Compact Dynamical Mean-Field Theory of Oscillator Networks

Abstract

We present a compact dynamical mean-field theory (DMFT) for large networks of coupled phase oscillators whose phases live on the circle S1 and interact with both coherent mean-field coupling and quenched randomness. Starting from wrapped Langevin dynamics, we build a path-integral representation that keeps the 2π-periodicity of the phases explicit. After averaging over the disorder in the thermodynamic limit, this construction reduces to a single-oscillator stochastic equation driven by a deterministic mean field and a self-consistent colored Gaussian noise, whose covariance is fixed by a circular two-time correlator. In the limit of vanishing disorder, the formalism reproduces the Ott--Antonsen reduction and recovers standard Kuramoto and theta-neuron neural-mass equations.

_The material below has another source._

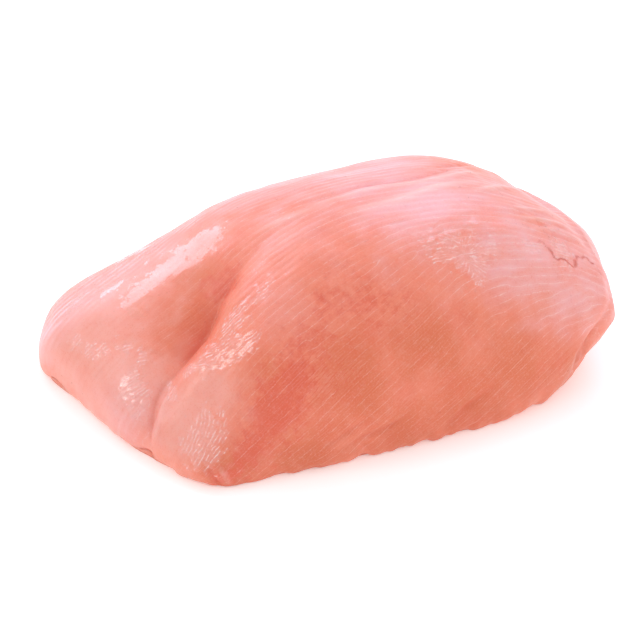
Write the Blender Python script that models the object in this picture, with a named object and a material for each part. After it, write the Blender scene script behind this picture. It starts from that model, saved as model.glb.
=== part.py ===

The same framework accommodates arbitrary 2π-periodic coupling functions, including those obtained from infinitesimal phase response curves (iPRCs) of biophysical neuron models. As an example, we show that for adaptive exponential integrate-and-fire neurons, inserting an iPRC-fitted coupling into the compact DMFT yields quantitative predictions for synchronization thresholds, providing a direct route from single-neuron phase response data to network-level mean-field predictions for arbitrary phase-reducible oscillators.